Not surprisingly, the guidelines reflect the current administration’s preference for increasingly stringent reviews across industries. Within the defense and broader government contracting market, this increased scrutiny has resulted in several contentious reviews and government suits to block proposed transactions involving numerous major defense firms.

Competition is the lifeblood of the defense industrial base. Some observers have regarded merger and acquisition activity as a consolidation of the defense industrial base that undermines competition and limits the government’s choices in acquisition. There is little empirical evidence to buttress this contention, however. In many cases, the activities help government contractors scale to enter new or larger markets, thereby increasing competition and decreasing costs to the government.

A better way to foster competition across the government contracting industrial base is to harness its inherent nature as a monopsony market — where there is only one buyer — and adopt practices that spur recurring competition across the industrial base.

Some degree of consolidation is a natural business outcome in any market segment, commercial or otherwise.
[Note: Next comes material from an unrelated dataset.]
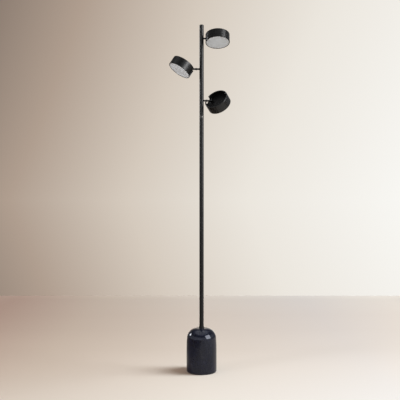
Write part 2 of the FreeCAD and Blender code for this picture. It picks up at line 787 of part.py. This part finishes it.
def check_and_write():
    for name, before, after in POCKETS:
        assert before == 0 or after < before, f"{name} cuts nothing"
    for thing in doc.Objects:
        assert not {"Invalid", "Error"} & set(thing.State), f"{thing.Label} failed: {thing.State}"
    os.makedirs("parts", exist_ok=True)
    for piece in PIECES:
        shape = piece.Shape
        assert not shape.isNull() and shape.isValid(), f"{piece.Label} has no valid shape"
        shape.exportStep(f"parts/{piece.Label}.step")
        print(f"{piece.Label}: {len(shape.Solids)} solid(s), {shape.Volume / 1000:.2f} cm3")
    print(len(PIECES), "pieces")


build()
check_and_write()
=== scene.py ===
# %% [markdown]
# # A tree floor lamp
# The real lamp is a black stone foot, a slim satin black pole in two lengths, and three shallow
# drums on short arms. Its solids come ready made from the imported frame, already in their places,
# so this lesson is about finishes, edges and light. We load the frame first and keep its box,
# because nothing that we add may make the lamp any bigger.

# %% Load the lamp
import json
import math
import bpy
from mathutils import Matrix, Vector


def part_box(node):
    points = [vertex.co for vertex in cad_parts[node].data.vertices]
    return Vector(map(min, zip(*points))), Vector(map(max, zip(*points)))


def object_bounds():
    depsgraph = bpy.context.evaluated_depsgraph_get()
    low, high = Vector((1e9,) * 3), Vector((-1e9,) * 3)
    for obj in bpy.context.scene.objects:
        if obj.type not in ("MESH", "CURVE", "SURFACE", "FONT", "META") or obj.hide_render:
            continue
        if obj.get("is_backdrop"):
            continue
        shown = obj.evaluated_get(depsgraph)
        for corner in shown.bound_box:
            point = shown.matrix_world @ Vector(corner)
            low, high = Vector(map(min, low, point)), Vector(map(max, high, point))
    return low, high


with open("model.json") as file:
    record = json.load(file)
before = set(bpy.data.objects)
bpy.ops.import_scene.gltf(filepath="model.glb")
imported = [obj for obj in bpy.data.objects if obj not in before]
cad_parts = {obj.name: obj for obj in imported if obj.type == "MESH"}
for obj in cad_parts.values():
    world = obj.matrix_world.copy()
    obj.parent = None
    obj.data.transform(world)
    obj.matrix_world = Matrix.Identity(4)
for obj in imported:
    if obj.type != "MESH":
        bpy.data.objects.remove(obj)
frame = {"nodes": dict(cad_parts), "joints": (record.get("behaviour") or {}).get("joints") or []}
solid_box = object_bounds()
print("lamp", [round(side, 3) for side in solid_box[1] - solid_box[0]], "m,", len(frame["nodes"]), "nodes")

# %% [markdown]
# ## Smooth, but with crisp edges
# A turned tube or drum arrives as many narrow flat strips. The strips should shade as one round
# surface while the real edges stay sharp. Marking everything smooth and letting an angle decide
# which edges stay sharp does both, and it leaves every point where it was.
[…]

Drawing on the heritage of the Sherman antitrust regime and today’s Hart-Scott-Rodino Act, the Federal Trade Commission and the Department of Justice rightly work to protect consumers and prevent consolidation that results in monopolistic behaviors.

The defense and broader government contracting markets, however, are substantially different than commercial markets because there is one “consumer” or buyer, specifically the U.S. government. As a monopsonist, the government substantially drives the government contracting market through its spending and buying practices.

That is key to understanding the current and potential future state of competition in the defense industrial base.

Consolidation in the defense industrial base is a condition that has been present since the initial post-Cold War flurry of mergers in the wake of former Deputy Secretary of Defense Bill Perry’s so-called “Last Supper” in 1993, where he urged consolidation.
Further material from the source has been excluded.